# XML example and exercise
****
+ study examples of accessing nodes in XML tree structure  
+ work on exercise to be completed and submitted
****
+ reference: https://docs.python.org/2.7/library/xml.etree.elementtree.html
+ data source: http://www.dbis.informatik.uni-goettingen.de/Mondial
****

In [5]:
from xml.etree import ElementTree as ET

## XML example

+ for details about tree traversal and iterators, see https://docs.python.org/2.7/library/xml.etree.elementtree.html

In [6]:
document_tree = ET.parse( './data/mondial_database_less.xml' )

In [8]:
# print names of all countries
for child in document_tree.getroot():
    print (child.find('name').text)

Albania
Greece
Macedonia
Serbia
Montenegro
Kosovo
Andorra


In [11]:
# print names of all countries and their cities
for element in document_tree.iterfind('country'):
    print ('* ' + element.find('name').text + ':',)
    capitals_string = ''
    for subelement in element.getiterator('city'):
        capitals_string += subelement.find('name').text + ', '
    print (capitals_string[:-2])

* Albania:
Tirana, Shkodër, Durrës, Vlorë, Elbasan, Korçë
* Greece:
Komotini, Kavala, Athina, Peiraias, Peristeri, Acharnes, Patra, Kozani, Kerkyra, Ioannina, Thessaloniki, Iraklio, Chania, Ermoupoli, Rhodes, Tripoli, Lamia, Chalkida, Larissa, Volos, Mytilini, Karyes
* Macedonia:
Skopje, Kumanovo
* Serbia:
Beograd, Novi Sad, Niš
* Montenegro:
Podgorica
* Kosovo:
Prishtine
* Andorra:
Andorra la Vella


****
## XML exercise

Using data in 'data/mondial_database.xml', the examples above, and refering to https://docs.python.org/2.7/library/xml.etree.elementtree.html, find

1. 10 countries with the lowest infant mortality rates
2. 10 cities with the largest population
3. 10 ethnic groups with the largest overall populations (sum of best/latest estimates over all countries)
4. name and country of a) longest river, b) largest lake and c) airport at highest elevation

In [15]:
tree = ET.parse( './data/mondial_database.xml' )

In [240]:
# 10 countries with the lowest infant mortality rates

#population dictionary with country as key and rate as value
import operator
dict_with_strs={}
for country in root.iterfind('country'):
    name = country.find('name').text
    for i in country.iterfind('infant_mortality'):
        infantmortality = i.text
        dict_with_strs[name] = infantmortality
        

#cast strings to floats for the values
dict_with_numbers = dict((k,float(v)) for k,v in dict_with_strs.items())
dict_with_numbers

#sort dictionary by value in ascending order
srted= sorted(dict_with_numbers.items(), key=operator.itemgetter(1))

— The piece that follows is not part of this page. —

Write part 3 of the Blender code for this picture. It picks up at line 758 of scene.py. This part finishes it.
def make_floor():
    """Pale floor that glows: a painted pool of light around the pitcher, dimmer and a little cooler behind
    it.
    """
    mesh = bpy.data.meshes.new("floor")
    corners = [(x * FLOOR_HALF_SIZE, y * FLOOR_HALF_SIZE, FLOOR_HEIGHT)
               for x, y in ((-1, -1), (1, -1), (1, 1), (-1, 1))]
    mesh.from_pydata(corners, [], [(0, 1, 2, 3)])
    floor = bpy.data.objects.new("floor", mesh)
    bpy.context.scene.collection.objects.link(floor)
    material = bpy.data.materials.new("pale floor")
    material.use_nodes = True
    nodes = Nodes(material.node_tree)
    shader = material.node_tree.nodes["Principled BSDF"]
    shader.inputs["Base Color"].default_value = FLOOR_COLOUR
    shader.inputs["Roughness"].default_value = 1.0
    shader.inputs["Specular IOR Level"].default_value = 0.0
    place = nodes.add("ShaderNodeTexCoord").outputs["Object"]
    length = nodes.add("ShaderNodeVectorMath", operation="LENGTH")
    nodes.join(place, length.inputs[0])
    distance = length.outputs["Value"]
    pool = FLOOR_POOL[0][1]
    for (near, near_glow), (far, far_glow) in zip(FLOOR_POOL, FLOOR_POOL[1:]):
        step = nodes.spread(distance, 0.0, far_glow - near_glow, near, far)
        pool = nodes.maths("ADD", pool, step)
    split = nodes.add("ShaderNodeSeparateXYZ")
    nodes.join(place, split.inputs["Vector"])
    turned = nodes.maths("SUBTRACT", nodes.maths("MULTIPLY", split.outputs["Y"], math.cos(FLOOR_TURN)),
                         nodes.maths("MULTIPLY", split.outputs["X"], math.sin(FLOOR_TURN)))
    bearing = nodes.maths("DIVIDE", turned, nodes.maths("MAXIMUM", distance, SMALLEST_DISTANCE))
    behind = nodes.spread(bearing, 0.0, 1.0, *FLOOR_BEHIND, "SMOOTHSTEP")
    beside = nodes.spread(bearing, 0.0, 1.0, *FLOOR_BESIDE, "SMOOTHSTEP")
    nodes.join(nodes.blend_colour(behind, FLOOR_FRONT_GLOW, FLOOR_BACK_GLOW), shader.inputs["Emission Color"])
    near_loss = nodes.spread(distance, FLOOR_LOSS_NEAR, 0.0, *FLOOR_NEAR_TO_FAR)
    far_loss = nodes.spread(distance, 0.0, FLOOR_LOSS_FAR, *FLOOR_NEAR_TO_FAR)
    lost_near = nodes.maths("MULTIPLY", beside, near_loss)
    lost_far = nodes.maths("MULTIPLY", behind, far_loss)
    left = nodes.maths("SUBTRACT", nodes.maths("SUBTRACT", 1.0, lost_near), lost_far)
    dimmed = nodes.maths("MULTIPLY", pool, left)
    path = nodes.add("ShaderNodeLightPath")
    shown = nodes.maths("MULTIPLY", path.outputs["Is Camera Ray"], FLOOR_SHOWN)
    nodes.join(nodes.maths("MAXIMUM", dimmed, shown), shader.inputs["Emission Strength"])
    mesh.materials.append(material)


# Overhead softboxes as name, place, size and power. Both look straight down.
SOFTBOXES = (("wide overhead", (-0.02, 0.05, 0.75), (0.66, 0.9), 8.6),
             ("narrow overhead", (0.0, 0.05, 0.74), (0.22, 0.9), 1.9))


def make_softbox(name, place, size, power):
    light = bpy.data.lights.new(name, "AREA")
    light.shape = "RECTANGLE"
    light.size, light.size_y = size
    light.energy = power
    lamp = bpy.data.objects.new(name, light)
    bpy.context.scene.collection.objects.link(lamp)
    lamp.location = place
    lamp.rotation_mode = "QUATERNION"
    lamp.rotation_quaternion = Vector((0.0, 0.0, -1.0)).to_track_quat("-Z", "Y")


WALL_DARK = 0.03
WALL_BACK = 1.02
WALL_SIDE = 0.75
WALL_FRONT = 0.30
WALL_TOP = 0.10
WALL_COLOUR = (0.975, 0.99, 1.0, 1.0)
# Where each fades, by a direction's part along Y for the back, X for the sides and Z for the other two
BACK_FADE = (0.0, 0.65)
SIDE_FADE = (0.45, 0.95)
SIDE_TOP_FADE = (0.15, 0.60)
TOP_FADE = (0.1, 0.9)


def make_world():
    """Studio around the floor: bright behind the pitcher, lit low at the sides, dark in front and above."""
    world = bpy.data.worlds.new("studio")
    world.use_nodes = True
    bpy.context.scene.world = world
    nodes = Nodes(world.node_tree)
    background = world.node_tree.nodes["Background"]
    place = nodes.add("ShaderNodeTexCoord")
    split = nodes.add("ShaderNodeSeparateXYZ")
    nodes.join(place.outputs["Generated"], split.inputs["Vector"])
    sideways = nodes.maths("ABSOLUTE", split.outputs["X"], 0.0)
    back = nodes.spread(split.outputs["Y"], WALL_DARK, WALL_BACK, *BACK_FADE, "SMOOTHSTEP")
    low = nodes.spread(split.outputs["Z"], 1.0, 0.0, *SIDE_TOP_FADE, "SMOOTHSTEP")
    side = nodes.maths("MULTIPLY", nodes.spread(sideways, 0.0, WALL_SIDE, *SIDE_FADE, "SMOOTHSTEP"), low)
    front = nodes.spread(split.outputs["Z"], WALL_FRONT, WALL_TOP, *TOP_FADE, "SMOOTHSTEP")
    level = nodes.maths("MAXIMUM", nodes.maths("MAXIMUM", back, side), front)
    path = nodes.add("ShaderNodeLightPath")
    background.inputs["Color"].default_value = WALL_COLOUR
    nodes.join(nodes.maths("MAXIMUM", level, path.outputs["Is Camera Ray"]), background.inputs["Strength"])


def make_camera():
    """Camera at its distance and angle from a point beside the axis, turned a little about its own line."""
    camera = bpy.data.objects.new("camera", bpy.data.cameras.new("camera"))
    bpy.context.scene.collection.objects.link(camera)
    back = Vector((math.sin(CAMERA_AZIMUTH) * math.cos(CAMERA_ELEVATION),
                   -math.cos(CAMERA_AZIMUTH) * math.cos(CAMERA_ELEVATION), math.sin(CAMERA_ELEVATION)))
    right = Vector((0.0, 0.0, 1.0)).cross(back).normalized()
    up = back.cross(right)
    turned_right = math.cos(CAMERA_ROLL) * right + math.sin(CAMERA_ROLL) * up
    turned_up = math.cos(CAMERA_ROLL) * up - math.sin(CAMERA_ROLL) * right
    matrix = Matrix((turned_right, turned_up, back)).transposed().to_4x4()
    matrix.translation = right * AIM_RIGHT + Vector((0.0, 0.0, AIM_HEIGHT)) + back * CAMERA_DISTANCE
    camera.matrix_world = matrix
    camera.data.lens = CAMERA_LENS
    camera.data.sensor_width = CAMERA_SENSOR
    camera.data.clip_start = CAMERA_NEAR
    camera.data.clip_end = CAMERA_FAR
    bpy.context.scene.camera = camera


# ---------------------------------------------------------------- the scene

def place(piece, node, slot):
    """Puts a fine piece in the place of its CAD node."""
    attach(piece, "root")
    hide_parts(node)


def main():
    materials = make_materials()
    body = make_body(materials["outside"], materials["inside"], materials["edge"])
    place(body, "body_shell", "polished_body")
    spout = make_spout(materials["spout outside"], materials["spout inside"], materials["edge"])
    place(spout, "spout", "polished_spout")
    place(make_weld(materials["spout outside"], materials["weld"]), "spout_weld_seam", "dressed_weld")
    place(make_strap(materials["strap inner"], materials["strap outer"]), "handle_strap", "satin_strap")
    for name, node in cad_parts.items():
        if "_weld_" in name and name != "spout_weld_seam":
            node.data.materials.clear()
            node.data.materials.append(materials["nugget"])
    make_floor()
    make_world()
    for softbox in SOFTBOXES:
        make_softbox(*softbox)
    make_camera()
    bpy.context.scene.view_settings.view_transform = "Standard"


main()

#print the first 10 records
count=0
while count < 10:
    print(srted[count])
    count+=1


('Monaco', 1.81)
('Japan', 2.13)
('Norway', 2.48)
('Bermuda', 2.48)
('Singapore', 2.53)
('Sweden', 2.6)
('Czech Republic', 2.63)
('Hong Kong', 2.73)
('Macao', 3.13)
('Iceland', 3.15)


In [242]:
#10 cities with the largest population

#iterate through city and get the population number
city_dict={}
for country in root.iterfind('country'):
    for city in country.iter('city'):
        city_name = city.find('name').text    
        for population in city.iter('population'):
            population_num = population.text
            city_dict[city_name] = population_num

#cast the strings into ints 
dict_with_ints = dict((k,int(v)) for k,v in city_dict.items())
dict_with_ints

#sort the dictionary values
final_sorted= sorted(dict_with_ints.items(), key=lambda kv: kv[1], reverse=True)
final_sorted[:10]


            #print(population['year'])

[('Shanghai', 22315474),
 ('Istanbul', 13710512),
 ('Mumbai', 12442373),
 ('Moskva', 11979529),
 ('Beijing', 11716620),
 ('São Paulo', 11152344),
 ('Tianjin', 11090314),
 ('Guangzhou', 11071424),
 ('Delhi', 11034555),
 ('Shenzhen', 10358381)]

In [241]:
#10 ethnic groups with the largest overall populations (sum of best/latest estimates over all countries)
population_dict={}

#append the population with the country name
for country in root.iterfind('country'): 
    country_name = country.find('name').text
    #print(country_name)
    population_year = []
    
    #grab the year and get the max year for each country
    for population in country.iter('population'):
        population_year.append(population.attrib['year'])
    max_pop=max(population_year)
    
    #grab the population number from the max year
    for population in country.iter('population'):
        if max_pop == population.attrib['year']:
            pop_number = population.text
        else:
            continue
    population_dict[country_name] = pop_number

#convert strings to ints
population_ints = dict((k,int(v)) for k,v in population_dict.items())

        
    
    
#getting the max percentage ethnic group

ethnic_nested={}
for country in root.iterfind('country'):
    country_name = country.find('name').text
    x = []
    for ethnic in country.iter('ethnicgroup'):
        ethnic_dict={}
        ethnic_dict[ethnic.text] = float(ethnic.attrib['percentage'])
        x.append(ethnic_dict)
    ethnic_nested[country_name] = x



#iterating through the nested ethnic group dictionary and multiplying the percentages by the population
ethnic_pop_dict={}
for country, list in ethnic_nested.items():
    for ethnicity in list:
        for ethnicity_name, percentage in ethnicity.items():
            if ethnicity_name in ethnic_pop_dict:
                ethnic_pop_dict[ethnicity_name] += int(percentage*population_ints[country]/100)
            else:
                ethnic_pop_dict[ethnicity_name] = int(percentage*population_ints[country]/100)

ethnic_pop_dict
final = sorted(ethnic_pop_dict.items(), key=lambda kv: kv[1], reverse=True)
final[:10]    
        
    
        
    
        
    
    
    

[('Malay', 89414169),
 ('Eastern Hamitic', 82830376),
 ('Viet/Kinh', 76078375),
 ('Thai', 51084156),
 ('Arab-Berber', 50583950),
 ('Arab', 42402733),
 ('African', 40986968),
 ('Mangbetu-Azande', 27986022),
 ('Han Chinese', 27175500),
 ('Chinese', 22357554)]